Historical Precision
The famous 1202-layer result was reported on CIFAR-10, not on ImageNet. On ImageNet, the headline residual architecture was ResNet-152. This distinction is often blurred in simplified retellings and is worth keeping accurate.
Timeline
timeline title Key Milestones in the CNN Lineage of Deep Learning 1998 : LeNet-5 -> practical end-to-end CNNs for document recognition 2012 : AlexNet -> deep CNNs + GPUs + ImageNet scale 2014 : VGG & GoogLeNet -> 3x3 standardization, 1x1 bottlenecks, and the vanishing gradient wall 2015 : ResNet -> residual learning and trainable very-deep networks
Connection to the Present
| Inherited Concept | Modern Examples |
|---|---|
| Convolution + weight sharing | EfficientNet, ConvNeXt |
| Non-saturating activations | ReLU, GELU, SiLU |
| Residual pathways | Transformers, Diffusion U-Nets, AlphaFold |
| Regularization and data augmentation | Dropout, MixUp, CutMix, RandAugment |
| Hardware-aware scaling | GPU clusters, TPUs, distributed foundation-model training |
Continuity Across Generations
Modern architectures may look very different from early CNNs, but many of their most important design principles are inherited rather than invented from scratch. Among the most durable are parameter sharing, hierarchical feature extraction, stable optimization through architectural design, and alignment with high-throughput hardware.
Final Take-away
LeNet-5, AlexNet, and ResNet represent three successive solutions to three different bottlenecks in deep learning:
- LeNet-5 made learned visual feature extraction practical.

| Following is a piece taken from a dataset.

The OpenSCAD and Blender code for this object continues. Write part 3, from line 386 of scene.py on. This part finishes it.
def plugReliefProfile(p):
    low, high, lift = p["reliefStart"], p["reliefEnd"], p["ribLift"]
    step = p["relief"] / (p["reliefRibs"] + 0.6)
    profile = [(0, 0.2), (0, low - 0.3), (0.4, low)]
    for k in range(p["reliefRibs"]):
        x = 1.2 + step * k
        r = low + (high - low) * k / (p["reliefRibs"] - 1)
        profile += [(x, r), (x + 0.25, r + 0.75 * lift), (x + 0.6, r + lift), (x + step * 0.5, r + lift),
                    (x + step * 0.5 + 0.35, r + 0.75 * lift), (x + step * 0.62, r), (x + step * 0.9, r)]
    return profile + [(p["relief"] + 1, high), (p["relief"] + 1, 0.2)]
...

- AlexNet made deep convolutional learning scalable.
- ResNet made extreme depth trainable.
Together, they explain a large part of how deep learning moved from promising laboratory systems to the dominant paradigm in modern computer vision. The architectures themselves differ, but the broader pattern remains constant: each breakthrough resolved a concrete limitation of the previous generation and introduced ideas that remained structurally important long after the original model.